Sexiness is Only Superficially Perceptible and Always Fleeting; Beauty is Visceral and Deeply Rooted

As a gay man, I have had to really deal with self-image. I’d like to think that I’ve always felt pretty comfortable in my own skin. But I couldn’t be honest and say those words. I did struggle with my image for several years and spent countless hours wondering what others thoughts of me, often asking myself, “Am I dressing the way I should?” or “Are others going to find me attractive?” or “Am I too skinny to even look sexy?” I look back on those naive days and realize I was so focused on how outwardly sexy I was that it completely overshadowed beauty.
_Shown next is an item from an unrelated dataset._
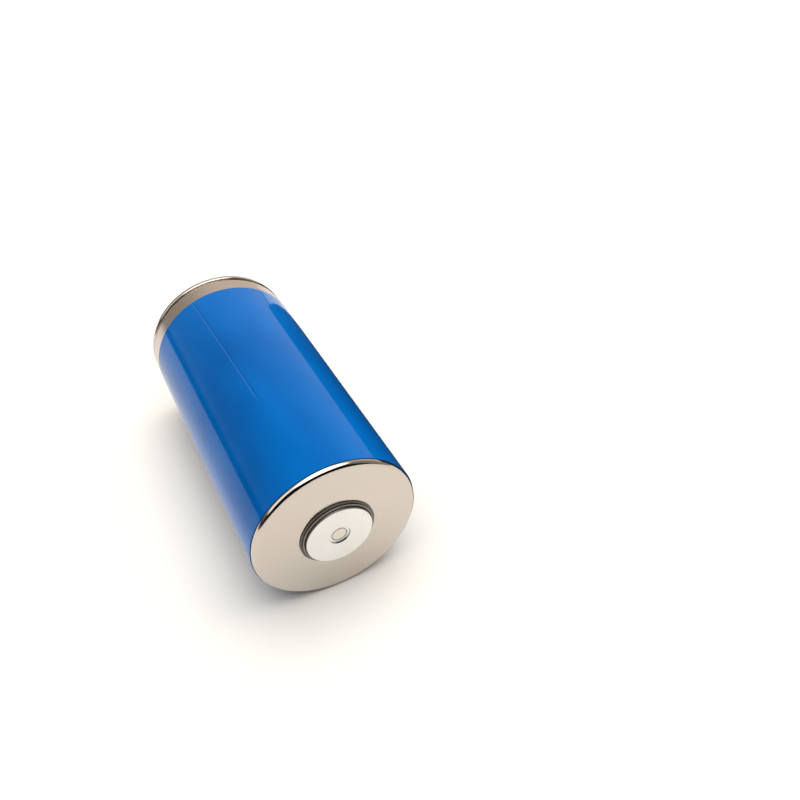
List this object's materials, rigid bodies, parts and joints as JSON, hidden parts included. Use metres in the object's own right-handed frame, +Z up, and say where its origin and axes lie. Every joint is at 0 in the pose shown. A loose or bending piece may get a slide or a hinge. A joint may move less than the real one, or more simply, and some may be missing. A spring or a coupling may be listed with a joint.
{
  "type": "cylindrical battery cell",
  "caption": "Large cylindrical lithium-ion cell with a blue insulating sleeve, a riveted raised terminal on its closed end and a crimped lid on the other.",
  "frame": {"origin": "on the surface that the cell lies on, under the middle of its length, measured over the terminal", "axes": "+Z up, -Y out of the terminal end, +Y out of the crimped end; the cell's own axis runs along Y"},
  "size_m": [0.0464, 0.0966, 0.0464],
  "materials": {
    "nickel_plated_steel": "satin",
    "aluminium": "satin",
    "blue_film": "gloss",
    "black_plastic": "matte",
    "nickel_plated_copper": "satin",
    "copper_foil": "satin",
    "white_plastic": "matte",
    "cathode_coating": "matte",
    "anode_coating": "matte",
    "separator_film": "matte",
    "yellow_tape": "satin"
  },
  "bodies": {
    "root": {"can": "nickel_plated_steel", "insulation_sleeve": "blue_film", "positive_terminal": "aluminium", "fill_plug": "aluminium", "terminal_gasket": "black_plastic", "inner_insulator": "white_plastic", "cathode_collector_plate": "aluminium", "cathode_foil_folds": "aluminium", "inner_separator": "separator_film", "anode_strip": "anode_coating", "outer_separator": "separator_film", "cathode_strip": "cathode_coating", "upper_edge_tape": "yellow_tape", "winding_end_tape": "yellow_tape", "lower_edge_tape": "yellow_tape", "anode_foil_folds": "copper_foil", "anode_collector_plate": "nickel_plated_copper", "lower_insulator": "white_plastic", "crimp_gasket": "black_plastic", "bottom_cap": "nickel_plated_steel"}
  },
  "joints": []
}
Humans are beautiful. The complexity of who we are, intermixed with our unique journeys combine to slowly reveal a soul full of diversity, talent, intelligence, and perseverance that make no story the same as another. While sexiness is worldly, often exploited and ridiculous, a measure of outward appearance, beauty is an outward reflection of internally tedious and often grueling work; created through love, kindness, compassion, grace, and self-care. It makes you want to be greater than yourself and it’s unexplainably visible to everyone else. You radiate. You shine without saying a word.

I just pray our little one turns to the inward beauty before outward looks. I hope they feel they are perfect the way they are. I pray they accept their beauty as truth, owning it, loving it and celebrating every inch of who they become.

Overall, life is going to teach our baby so much more than we ever could. I commit to doing everything I can to set them up for success, reminding them of these six important aspects I have come to learn in my short time on Earth. I pray we are able to set them up in a way where they are more prepared for the lessons I was too thick-skulled to let sink in.

And to you my friends – you are beautiful, complex, worthy and lovely.